Der Faktor Bevölkerung werde "doppelt gezählt zu Chinas Vorteil", kritisiert daher ein Politikpapier des US-Thinktanks CGD. "Es erscheint unangemessen, das Pro-Kopf-Einkommen und die Pro-Kopf-Emissionen zu benutzen", wenn man ausrechnet, welche Länder wie viel an Klimafinanzierung leisten sollten.

CGD verwendet daher die absoluten Emissionen der Länder seit 1979 und das aktuelle Pro-Kopf-Einkommen, um den "fairen Anteil" eines Landes an der Klimafinanzierung zu ermitteln. Und siehe da: China liegt dann auf Platz zwei derjenigen Länder, die gemäß Verursacherprinzip (Emissionen) und Leistungsfähigkeit (Einkommen) Klimahilfen bereitstellen sollten.

Angeführt wird die CGD-Liste von den USA. Diese müssten rechnerisch rund 47 Prozent aller Klimahilfen zahlen. Dann folgt China mit acht Prozent. Japan und Deutschland mit je sechs Prozent und Kanada mit drei Prozent runden die Top Five ab.

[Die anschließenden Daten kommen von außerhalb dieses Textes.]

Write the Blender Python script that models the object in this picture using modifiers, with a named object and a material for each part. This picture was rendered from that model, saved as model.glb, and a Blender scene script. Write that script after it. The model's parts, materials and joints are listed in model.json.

Unter den Top 20 finden sich dann allerdings weitere Staaten, die beim Klimaschutz bisher nicht zu den Industrieländern gezählt werden: Mexiko, Russland, Saudi-Arabien, Südkorea, Taiwan und die Vereinigten Arabischen Emirate sollten gemäß CGD ebenfalls Geld geben.

Die CGD-Analyse zeigt allerdings auch, dass sich die Welt seit 1992 nicht fundamental verändert hat: Über alle Länder gerechnet, liegt der "faire Anteil" der klassischen Industriestaaten an der Klimafinanzierung noch immer bei 77 Prozent, obwohl diese nur zwölf Prozent der Weltbevölkerung ausmachen.

Die Tatsache, dass diese Länder durch die Nutzung fossiler Energien früh reich geworden sind, macht sich also noch immer bemerkbar, sowohl bei den Emissionen als auch beim Einkommen.

Die Verhandlungen in Baku über die Klimafinanzierung werden dadurch nicht einfacher, denn von wenigen Ausnahmen abgesehen sind die Entwicklungsländer noch immer zu arm und hinsichtlich der Emissionen zu unbedeutend, um von ihnen die Zahlung von Klimahilfen zu verlangen.

Umgekehrt können westliche Politiker kaum einem neuen Finanzziel zustimmen, das Länder wie China nicht in die Pflicht nimmt. Ob und wie sich diese Gegensätze überbrücken lassen, zeigt sich dann im November.